Can I say that bringing Walker into close games is a terrible way to use him? Yes, he throws 95 miles per hour, but he lacks both the control and the strikeout ability necessary to work in tough situations. There is a very good reason that he was a long reliever last year, and it's not because he doesn't have the "mentality" to be the closer. Somehow he's been anointed, and I suppose he will retain his label about as long as Matt Herges and Arthur Rhodes did, which is to say, not very long. I can only hope that the Giants soon realize Latroy Hawkins should get all the tough assignments (and even some of the saves) from here on in.

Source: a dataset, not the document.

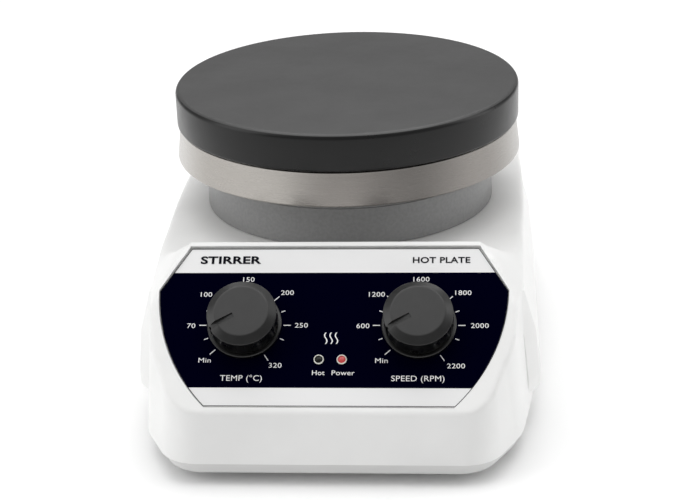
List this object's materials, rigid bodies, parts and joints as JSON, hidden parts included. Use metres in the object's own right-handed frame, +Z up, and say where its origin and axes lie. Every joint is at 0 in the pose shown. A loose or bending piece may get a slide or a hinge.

Brian Sabean says he's not done with his dealing, and that he's looking for a left-handed hitting outfielder. Is that a veiled request for Barry Bonds to speed up his rehab? Anyways, Sabean has a left-handed outfielder. No, not Michael Tucker: Todd Linden. Linden has a 1080 OPS in 225 trips to the plate this year in Fresno. What more does he have to do? Maybe Sabean is just fattening him up to trade him for a VETERAN left-handed hitting outfielder.